Print the data that follows exactly.

- - -

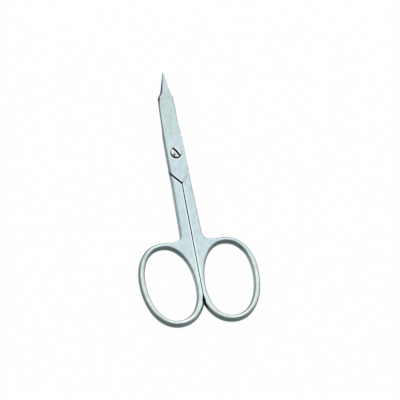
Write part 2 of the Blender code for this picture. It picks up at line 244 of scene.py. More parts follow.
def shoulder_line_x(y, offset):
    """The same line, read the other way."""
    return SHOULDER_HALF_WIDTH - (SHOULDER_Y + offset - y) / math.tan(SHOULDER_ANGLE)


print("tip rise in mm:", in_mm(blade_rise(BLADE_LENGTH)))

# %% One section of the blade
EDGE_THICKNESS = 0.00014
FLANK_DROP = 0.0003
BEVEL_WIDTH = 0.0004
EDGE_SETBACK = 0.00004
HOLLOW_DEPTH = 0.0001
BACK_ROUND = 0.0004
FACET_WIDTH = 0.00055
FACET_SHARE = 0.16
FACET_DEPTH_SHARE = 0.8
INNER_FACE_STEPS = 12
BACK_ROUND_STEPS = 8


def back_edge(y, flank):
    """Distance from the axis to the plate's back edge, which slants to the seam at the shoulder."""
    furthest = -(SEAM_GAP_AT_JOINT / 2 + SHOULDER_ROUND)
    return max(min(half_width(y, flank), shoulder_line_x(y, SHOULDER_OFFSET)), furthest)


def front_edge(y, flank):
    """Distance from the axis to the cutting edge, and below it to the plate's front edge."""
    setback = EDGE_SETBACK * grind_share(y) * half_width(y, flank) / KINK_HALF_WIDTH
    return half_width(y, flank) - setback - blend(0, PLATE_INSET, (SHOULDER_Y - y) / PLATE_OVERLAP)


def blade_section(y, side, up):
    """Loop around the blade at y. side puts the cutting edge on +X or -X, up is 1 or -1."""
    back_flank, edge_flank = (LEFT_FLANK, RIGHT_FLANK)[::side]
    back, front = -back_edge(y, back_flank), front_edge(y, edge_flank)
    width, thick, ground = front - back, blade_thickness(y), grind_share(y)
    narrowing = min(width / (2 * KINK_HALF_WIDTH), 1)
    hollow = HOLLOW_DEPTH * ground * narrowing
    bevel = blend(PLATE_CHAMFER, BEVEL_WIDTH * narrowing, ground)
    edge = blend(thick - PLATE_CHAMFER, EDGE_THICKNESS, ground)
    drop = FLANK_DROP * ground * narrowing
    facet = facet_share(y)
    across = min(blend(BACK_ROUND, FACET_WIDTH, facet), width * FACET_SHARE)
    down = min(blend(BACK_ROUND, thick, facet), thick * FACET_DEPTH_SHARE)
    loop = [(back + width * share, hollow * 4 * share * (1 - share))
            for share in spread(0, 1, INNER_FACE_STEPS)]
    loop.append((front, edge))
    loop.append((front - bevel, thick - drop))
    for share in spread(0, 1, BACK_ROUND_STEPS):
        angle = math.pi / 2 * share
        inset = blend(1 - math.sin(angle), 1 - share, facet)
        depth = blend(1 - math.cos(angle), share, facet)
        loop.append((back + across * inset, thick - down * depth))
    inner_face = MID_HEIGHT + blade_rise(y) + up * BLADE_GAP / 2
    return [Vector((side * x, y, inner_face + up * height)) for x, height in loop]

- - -

Task output:
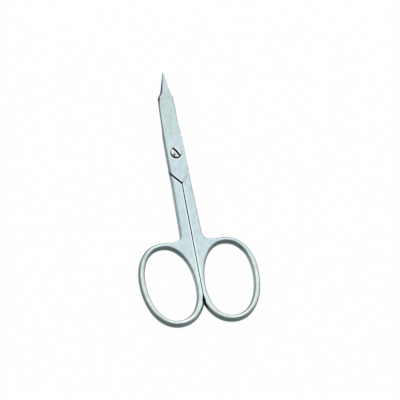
Write part 2 of the Blender code for this picture. It picks up at line 244 of scene.py. More parts follow.
def shoulder_line_x(y, offset):
    """The same line, read the other way."""
    return SHOULDER_HALF_WIDTH - (SHOULDER_Y + offset - y) / math.tan(SHOULDER_ANGLE)


print("tip rise in mm:", in_mm(blade_rise(BLADE_LENGTH)))

# %% One section of the blade
EDGE_THICKNESS = 0.00014
FLANK_DROP = 0.0003
BEVEL_WIDTH = 0.0004
EDGE_SETBACK = 0.00004
HOLLOW_DEPTH = 0.0001
BACK_ROUND = 0.0004
FACET_WIDTH = 0.00055
FACET_SHARE = 0.16
FACET_DEPTH_SHARE = 0.8
INNER_FACE_STEPS = 12
BACK_ROUND_STEPS = 8


def back_edge(y, flank):
    """Distance from the axis to the plate's back edge, which slants to the seam at the shoulder."""
    furthest = -(SEAM_GAP_AT_JOINT / 2 + SHOULDER_ROUND)
    return max(min(half_width(y, flank), shoulder_line_x(y, SHOULDER_OFFSET)), furthest)


def front_edge(y, flank):
    """Distance from the axis to the cutting edge, and below it to the plate's front edge."""
    setback = EDGE_SETBACK * grind_share(y) * half_width(y, flank) / KINK_HALF_WIDTH
    return half_width(y, flank) - setback - blend(0, PLATE_INSET, (SHOULDER_Y - y) / PLATE_OVERLAP)


def blade_section(y, side, up):
    """Loop around the blade at y. side puts the cutting edge on +X or -X, up is 1 or -1."""
    back_flank, edge_flank = (LEFT_FLANK, RIGHT_FLANK)[::side]
    back, front = -back_edge(y, back_flank), front_edge(y, edge_flank)
    width, thick, ground = front - back, blade_thickness(y), grind_share(y)
    narrowing = min(width / (2 * KINK_HALF_WIDTH), 1)
    hollow = HOLLOW_DEPTH * ground * narrowing
    bevel = blend(PLATE_CHAMFER, BEVEL_WIDTH * narrowing, ground)
    edge = blend(thick - PLATE_CHAMFER, EDGE_THICKNESS, ground)
    drop = FLANK_DROP * ground * narrowing
    facet = facet_share(y)
    across = min(blend(BACK_ROUND, FACET_WIDTH, facet), width * FACET_SHARE)
    down = min(blend(BACK_ROUND, thick, facet), thick * FACET_DEPTH_SHARE)
    loop = [(back + width * share, hollow * 4 * share * (1 - share))
            for share in spread(0, 1, INNER_FACE_STEPS)]
    loop.append((front, edge))
    loop.append((front - bevel, thick - drop))
    for share in spread(0, 1, BACK_ROUND_STEPS):
        angle = math.pi / 2 * share
        inset = blend(1 - math.sin(angle), 1 - share, facet)
        depth = blend(1 - math.cos(angle), share, facet)
        loop.append((back + across * inset, thick - down * depth))
    inner_face = MID_HEIGHT + blade_rise(y) + up * BLADE_GAP / 2
    return [Vector((side * x, y, inner_face + up * height)) for x, height in loop]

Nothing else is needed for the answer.